On voulait croire que cette célébration susciterait un consensus national. Le roi franc à la longue chevelure blonde ne figurait-il pas en bonne place dans les manuels d'histoire de l'école primaire laïque et républicaine? Il fallait cependant être bien naïf pour nourrir cet espoir. Réunies dans un collectif Voltaire, les différentes familles de la gauche dénoncent à grands cris le parrainage apporté par le président de la République à cette célébration. Drapées dans la bannière de la laïcité, elles l'accusent de violer les principes de 1789 et la loi de 1905 de séparation de l'Eglise et de l'Etat.
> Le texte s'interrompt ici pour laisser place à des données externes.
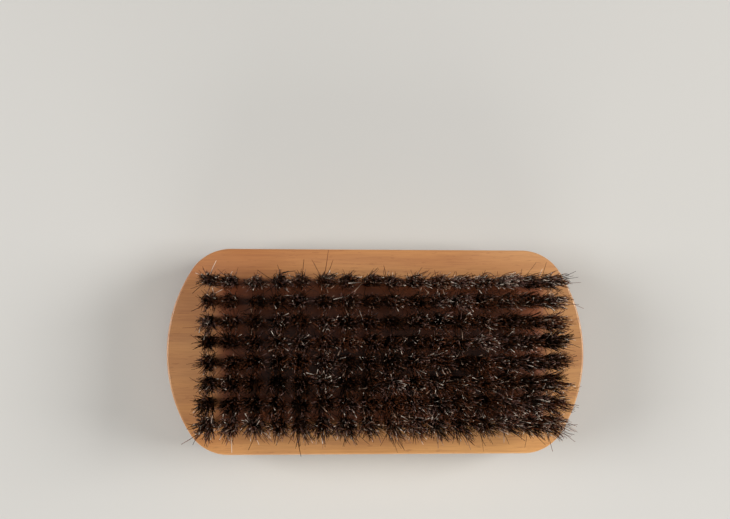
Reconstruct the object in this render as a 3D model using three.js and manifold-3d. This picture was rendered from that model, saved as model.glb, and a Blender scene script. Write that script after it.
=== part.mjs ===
// Beard brush: a palm-held oval wooden block with a domed back and a flat face
// that carries 128 bristle tufts, each folded into its own blind drilled hole.
//
// Units are millimetres. +X runs along the brush, +Y across it and +Z out of the
// flat face, along the bristles. The origin is below the middle of the brush, at
// the height of the lowest point of the domed back, on which the brush rests.

import * as THREE from 'three';
import { mergeGeometries, mergeVertices } from 'three/addons/utils/BufferGeometryUtils.js';
import Module from 'manifold-3d';

// Block outline, seen along Z.
const LENGTH = 120;
const WIDTH = 58.6;
const END_RADIUS = 43.3;
const CORNER_RADIUS = 13.2;
const SIDE_STEPS = 10;
const CORNER_STEPS = 5;
const END_STEPS = 12;

// Block height: the flat face is level, and the back curves up away from the
// middle, where a small sanded flat lets the brush lie without rocking.
const FACE_HEIGHT = 21.4;
const RISE_LONG = 1.859e-3;
const RISE_ENDS = 4.78e-11;
const RISE_ACROSS = 3.19e-3;
const RISE_ACROSS_FADE = 8.8e-7;
const EDGE_ROUND = 0.5;
const BACK_LOOPS = [0.88, 0.72, 0.54, 0.36];
const REST_FLAT = 0.17;

// Tuft layout: a plain rectangular grid.
const COLUMNS = 16;
const ROWS = 8;
const COLUMN_PITCH = 6.36;
const ROW_PITCH = 5.7;
const TUFTS_PER_NODE = 4;

// One hole, and the tuft in it.
const SIDES = 8;
const HOLE_RADIUS = 1.55;
const HOLE_DEPTH = 9;
const HOLE_POINT = 0.8;
const TUFT_BOTTOM = 8.7;
const TUFT_RADIUS = 1.22;
const TUFT_STRAIGHT = 0.5;
const BRISTLE_LENGTH = 17.3;
const TIP_RADIUS_X = 3.45;
const TIP_RADIUS_Y = 2.4;
const SPLAY_X = 0.2;
const LEAN_X = 0.5;
const LEAN_Y = -0.55;
const LEAN_Y_OUTER = -0.35;
const NODE_GAP = 0.36;

const COLUMN_SPAN = (COLUMNS - 1) * COLUMN_PITCH / 2;
const ROW_SPAN = (ROWS - 1) * ROW_PITCH / 2;

const wasm = await Module();
wasm.setup();

function solidFrom(geometry) {
  geometry.deleteAttribute('normal');
  geometry.deleteAttribute('uv');
  const merged = mergeVertices(geometry, 1e-4);
  return new wasm.Manifold(new wasm.Mesh({
    numProp: 3,
    vertProperties: merged.attributes.position.array,
    triVerts: new Uint32Array(merged.index.array),
  }));
}

function geometryFrom(solid) {
  const mesh = solid.getMesh();
  const geometry = new THREE.BufferGeometry();
  geometry.setAttribute('position', new THREE.BufferAttribute(mesh.vertProperties, 3));
  geometry.setIndex(new THREE.BufferAttribute(mesh.triVerts, 1));
  geometry.computeVertexNormals();
  return geometry;
}

// Closes a stack of point loops, all with the same number of points and all
// counter-clockwise seen from +Z, with a fan at each end.
function loft(loops, bottomCentre, topCentre) {
  const count = loops[0].length;
  const points = [...loops.flat(), bottomCentre, topCentre];
  const bottom = loops.length * count;
  const top = bottom + 1;
  const index = [];
  for (let i = 0; i < count; i++) {
    const next = (i + 1) % count;
    index.push(bottom, next, i);
    for (let layer = 0; layer < loops.length - 1; layer++) {
      const a = layer * count + i;
      const b = layer * count + next;
      index.push(a, b, b + count);
      index.push(a, b + count, a + count);
    }
    const last = (loops.length - 1) * count;
    index.push(top, last + i, last + next);
  }
  const geometry = new THREE.BufferGeometry();
  const flat = points.flatMap((point) => [point.x, point.y, point.z]);
  geometry.setAttribute('position', new THREE.Float32BufferAttribute(flat, 3));
  geometry.setIndex(index);
  return geometry;
}

// The height of the domed back above its lowest point.
function backHeight(x, y) {
  const along = RISE_LONG * x ** 2 + RISE_ENDS * x ** 6;
  const across = (RISE_ACROSS - RISE_ACROSS_FADE * x ** 2) * y ** 2;
  return along + across;
}

function arcPoints(centreX, centreY, radius, from, to, steps) {
  const points = [];
  for (let i = 0; i < steps; i++) {
    const angle = from + (to - from) * i / steps;
    points.push(new THREE.Vector2(
      centreX + radius * Math.cos(angle),
      centreY + radius * Math.sin(angle),
    ));
  }
  return points;
}

// The outline moved inwards by inset: two straight sides, four small corner arcs
// and a large arc at each end. Points run counter-clockwise seen from +Z.
function outline(inset) {
  const endX = LENGTH / 2 - END_RADIUS;
  const cornerY = WIDTH / 2 - CORNER_RADIUS;
  const reach = END_RADIUS - CORNER_RADIUS;
  const cornerX = endX + Math.sqrt(reach ** 2 - cornerY ** 2);
  const turn = Math.asin(cornerY / reach);
  const side = WIDTH / 2 - inset;
  const small = CORNER_RADIUS - inset;
  const large = END_RADIUS - inset;
  const half = [];
  for (let i = 0; i < SIDE_STEPS; i++) {
    half.push(new THREE.Vector2(cornerX * (2 * i / SIDE_STEPS - 1), -side));
  }
  half.push(...arcPoints(cornerX, -cornerY, small, -Math.PI / 2, -turn, CORNER_STEPS));
  half.push(...arcPoints(endX, 0, large, -turn, turn, END_STEPS));
  half.push(...arcPoints(cornerX, cornerY, small, turn, Math.PI / 2, CORNER_STEPS));
  const other = half.map((point) => new THREE.Vector2(-point.x, -point.y));
  return [...half, ...other];
}

function levelLoop(inset, z) {
  return outline(inset).map((point) => new THREE.Vector3(point.x, point.y, z));
}

function backLoop(inset, scale, lift) {
  return outline(inset).map((point) => {
    const x = point.x * scale;
    const y = point.y * scale;
    return new THREE.Vector3(x, y, backHeight(x, y) + lift);
  });
}

function blockSolid() {
  const restLoop = outline(EDGE_ROUND).map((point) => (
    new THREE.Vector3(point.x * REST_FLAT, point.y * REST_FLAT, 0)
  ));
  const loops = [restLoop];
  loops.push(...[...BACK_LOOPS].reverse().map((scale) => backLoop(EDGE_ROUND, scale, 0)));
  loops.push(backLoop(EDGE_ROUND, 1, 0));
  loops.push(backLoop(EDGE_ROUND * 0.3, 1, EDGE_ROUND * 0.3));
  loops.push(backLoop(0, 1, EDGE_ROUND));
  loops.push(levelLoop(0, FACE_HEIGHT - EDGE_ROUND));
  loops.push(levelLoop(EDGE_ROUND * 0.3, FACE_HEIGHT - EDGE_ROUND * 0.3));
  loops.push(levelLoop(EDGE_ROUND, FACE_HEIGHT));
  const bottomCentre = new THREE.Vector3(0, 0, 0);
  const topCentre = new THREE.Vector3(0, 0, FACE_HEIGHT);
  return solidFrom(loft(loops, bottomCentre, topCentre));
}

function columnX(column) {
  return column * COLUMN_PITCH - COLUMN_SPAN;
}

function rowY(row) {
  return row * ROW_PITCH - ROW_SPAN;
}

// All tufts lean a little to +X and -Y: the last columns more to +X, the outer rows
// more to -Y.
function tipX(column) {
  const share = columnX(column) / COLUMN_SPAN;
  return columnX(column) + SPLAY_X * share * Math.abs(share) + LEAN_X;
}

function tipY(row) {
  const share = rowY(row) / ROW_SPAN;
  return rowY(row) + LEAN_Y + LEAN_Y_OUTER * share ** 2;
}

// A blind hole with a drill point, as a turned cutter that stands proud of the face.
function holeCutter(column, row) {
  const profile = [
    new THREE.Vector2(0, -HOLE_DEPTH - HOLE_POINT),
    new THREE.Vector2(HOLE_RADIUS, -HOLE_DEPTH),
    new THREE.Vector2(HOLE_RADIUS, 1),
    new THREE.Vector2(0, 1),
  ];
  const cutter = new THREE.LatheGeometry(profile, SIDES);
  cutter.rotateX(Math.PI / 2);
  cutter.translate(columnX(column), rowY(row), FACE_HEIGHT);
  return cutter;
}

function ring(centreX, centreY, z, radiusX, radiusY) {
  const points = [];
  for (let i = 0; i < SIDES; i++) {
    const angle = 2 * Math.PI * i / SIDES;
    points.push(new THREE.Vector3(
      centreX + radiusX * Math.cos(angle),
      centreY + radiusY * Math.sin(angle),
      z,
    ));
  }
  return points;
}

// One trimmed tuft: straight in its hole, then flaring to a flat tip that is
// held between lowX and highX.
function tuft(column, row, lowX, highX) {
  const bottomZ = FACE_HEIGHT - TUFT_BOTTOM;
  const flareZ = FACE_HEIGHT + TUFT_STRAIGHT;
  const topZ = FACE_HEIGHT + BRISTLE_LENGTH;
  const x = columnX(column);
  const y = rowY(row);
  const tip = ring(tipX(column), tipY(row), topZ, TIP_RADIUS_X, TIP_RADIUS_Y);
  for (const point of tip) {
    point.x = Math.min(Math.max(point.x, lowX), highX);
  }
  const loops = [
    ring(x, y, bottomZ, TUFT_RADIUS, TUFT_RADIUS),
    ring(x, y, flareZ, TUFT_RADIUS, TUFT_RADIUS),
    tip,
  ];
  const bottomCentre = new THREE.Vector3(x, y, bottomZ);
  const topCentre = new THREE.Vector3(tipX(column), tipY(row), topZ);
  return loft(loops, bottomCentre, topCentre);
}

// Neighbouring tufts of a row grow into each other at their tips.
function tuftGroupSolid(row, first) {
  const last = first + TUFTS_PER_NODE - 1;
  const lowX = first > 0 ? (tipX(first - 1) + tipX(first) + NODE_GAP) / 2 : -Infinity;
  const highX = last < COLUMNS - 1 ? (tipX(last) + tipX(last + 1) - NODE_GAP) / 2 : Infinity;
  let group = solidFrom(tuft(first, row, lowX, highX));
  for (let column = first + 1; column <= last; column++) {
    group = group.add(solidFrom(tuft(column, row, lowX, highX)));
  }
  return group;
}

function namedMesh(name, solid, material) {
  const mesh = new THREE.Mesh(geometryFrom(solid), material);
  mesh.name = name;
  return mesh;
}

const wood = new THREE.MeshStandardMaterial({ color: 0xcf9a63, roughness: 0.38, metalness: 0 });
const bristle = new THREE.MeshStandardMaterial({ color: 0x2e2119, roughness: 0.6, metalness: 0 });

const cutters = [];
for (let row = 0; row < ROWS; row++) {
  for (let column = 0; column < COLUMNS; column++) {
    cutters.push(holeCutter(column, row));
  }
}

const brush = new THREE.Group();
brush.name = 'beard_brush';

const drilled = blockSolid().subtract(solidFrom(mergeGeometries(cutters)));
brush.add(namedMesh('brush_block', drilled, wood));

for (let row = 0; row < ROWS; row++) {
  for (let first = 0; first < COLUMNS; first += TUFTS_PER_NODE) {
    const from = String(first + 1).padStart(2, '0');
    const to = String(first + TUFTS_PER_NODE).padStart(2, '0');
    const name = `tufts_row${row + 1}_cols${from}_${to}`;
    brush.add(namedMesh(name, tuftGroupSolid(row, first), bristle));
  }
}

export default brush;
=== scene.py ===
"""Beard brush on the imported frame: the lacquered wooden block with its drilled holes,
the bristle tufts folded into them, and the wire anchors at the hole bottoms.

Lengths in the constants are millimetres. +X runs along the brush, +Y across it and +Z
out of the flat face. Everything is turned into metres when its mesh is made.
"""

import math

import bpy
import numpy as np
from mathutils import Matrix, Vector
from mathutils.geometry import delaunay_2d_cdt


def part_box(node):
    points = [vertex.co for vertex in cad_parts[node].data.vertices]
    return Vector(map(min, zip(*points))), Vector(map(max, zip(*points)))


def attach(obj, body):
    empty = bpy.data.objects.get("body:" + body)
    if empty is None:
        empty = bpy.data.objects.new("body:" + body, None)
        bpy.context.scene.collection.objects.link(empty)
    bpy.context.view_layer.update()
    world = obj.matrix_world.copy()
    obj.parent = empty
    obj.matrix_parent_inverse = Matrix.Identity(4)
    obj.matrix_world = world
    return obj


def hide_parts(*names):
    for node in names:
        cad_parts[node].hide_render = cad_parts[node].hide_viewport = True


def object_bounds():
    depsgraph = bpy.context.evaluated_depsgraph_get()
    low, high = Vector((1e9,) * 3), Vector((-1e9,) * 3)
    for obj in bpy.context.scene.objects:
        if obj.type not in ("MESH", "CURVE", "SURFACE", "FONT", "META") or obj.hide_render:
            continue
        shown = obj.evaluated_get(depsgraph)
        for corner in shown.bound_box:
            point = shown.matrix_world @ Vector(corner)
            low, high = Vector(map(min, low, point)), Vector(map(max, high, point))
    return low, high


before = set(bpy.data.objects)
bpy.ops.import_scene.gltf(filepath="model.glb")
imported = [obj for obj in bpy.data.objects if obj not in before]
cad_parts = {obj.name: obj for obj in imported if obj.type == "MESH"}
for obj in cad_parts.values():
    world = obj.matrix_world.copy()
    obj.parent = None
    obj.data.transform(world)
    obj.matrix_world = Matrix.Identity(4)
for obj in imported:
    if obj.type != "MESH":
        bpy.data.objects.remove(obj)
cad_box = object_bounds()

MM = 0.001


def box_size(corners):
    """The size in millimetres, on each axis, of a box given in metres."""
    low, high = corners
    return [round((b - a) / MM, 2) for a, b in zip(low, high)]


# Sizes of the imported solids: the block alone, and the tufts that stand out of its face.
LENGTH, WIDTH, FACE_HEIGHT = box_size(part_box("brush_block"))
BRISTLE_LENGTH = round(box_size(cad_box)[2] - FACE_HEIGHT, 2)

# Block outline and the rise of its domed back, as in the solid model.
END_RADIUS = 43.3
CORNER_RADIUS = 13.2
RISE_LONG = 1.859e-3
RISE_ENDS = 4.78e-11
RISE_ACROSS = 3.19e-3
RISE_ACROSS_FADE = 8.8e-7
EDGE_ROUND = 0.5
REST_FLAT = 0.17

# How finely the block's surface is divided.
SIDE_STEPS = 48
CORNER_STEPS = 18
END_STEPS = 56
ROUND_STEPS = 5
BACK_LOOPS = 22
BACK_LOOP_POWER = 0.8
WALL_SHARES = (0.04, 0.35, 0.65, 0.96)
HOLE_STEPS = 20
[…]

Ces réactions révèlent la permanence de vieilles crispations; elles mettent à nu un anticléricalisme qui n'a rien appris ni rien oublié; elles trahissent enfin une vision idéologique de l'histoire qui s'était déjà manifestée à l'occasion du bicentenaire de la Révolution française. On en revient toujours au même point. Pour cette école de pensée, la nation française naît en 1789. Tout ce qui précède, ou bien appartient aux ténèbres ou bien a préparé cette apparition de la lumière. A force d'éblouir, l'idéologie rend aveugle. La nation française est le produit d'une longue histoire aux racines millénaires. Quant au peuple français, il est la somme de plusieurs familles spirituelles. La commémoration du baptême de Clovis n'est inspirée par aucun noir dessein de restauration du catholicisme dans son ancien statut de religion d'Etat ou de cléricalisation de la société française. Pas davantage ne se veut-elle une agression contre les fidèles d'autres confessions ou les non-croyants. Elle reconnaît simplement un fait historique: la contribution éminente du catholicisme à la formation de la nation et de la culture françaises.

 

Un embryon d'Etat

L'importance historique de Clovis ne se réduit pourtant pas au baptême de 496. Elle est aussi dans son œuvre de monarque et dans son message qui, si on veut bien le lire, est d'une parfaite actualité. Toute sa vie durant, Clovis est obsédé par l'unité des Gaules qui n'a pas résisté à l'effondrement de l'Empire romain. Alors qu'il n'est encore que le petit roi de Tournai, il fixe à sa politique pour but de la reconstituer. Presque toutes ses guerres - et il guerroie beaucoup - doivent se comprendre comme des étapes vers la réalisation de cet objectif. L'œuvre est accomplie à la victoire de Veuille, remportée en 497 sur Alaric, le roi wisigoth qui régnait sur le sud-ouest de laGaule. Clovis commence donc par inscrire la France dans un territoire. Mais il fait plus. Il ne voit pas dans ses possessions une simple addition de conquêtes. Avec Clovis perce l'idée du Royaume qui sera reprise par les Capétiens et commandera leur politique. En témoigne, parmi d'autres signes, sa décision de transférer sa capitale à Paris où il organise un embryon d'Etat et où il se fait enterrer aux côtés de sainte Geneviève. C'est ici que le fameux baptême prend tout son sens qui n'est pascelui d'un geste seulement religieux, mais aussi très politique. En se convertissant au catholicisme, Clovis, comme plus tard Henri IV, fait le choix de la religion de la majorité des peuples du royaume. Cette décision a la signification d'un acte d'intégration. Le roi franc, d'origine germanique, signe à Reims son adhésion à la culture des Pays qu'il vient de soumettre.

 

La politique du "pré carré"

L'autre grand enseignement de Clovis est qu'il ne cède pas à la tentation impériale. S'il défait les Alamans à la bataille de Tolbiac où Jacques Bainville voit "la vraie naissance de la France", il s'abstient d'étendre ses possessions à la Germanie: A la différence de Charlemagne, il n'entreprend pas non plus de descendre sur Rome. Bornant sa puissance, il l'inscrit à l'intérieur du royaume, ce qui annonce la politique du "précarré". Fondateur du royaume, il fixe aussi du même coup la règle de la souveraineté et de l'indépendance. Ainsi est tracée la ligne directrice de l'histoire française, monarchique et républicaine: l'affirmation de la Nation contre l'Empire. Si l'insignifiance des derniers Mérovingiens et la parenthèse carolingienne ont parfois masqué cette continuité, un lien fort unit Clovis aux Capétiens, puis aux rois des autres races et aux divers régimes qui, de siècle en siècle, ont eu en charge le destin temporel de la France.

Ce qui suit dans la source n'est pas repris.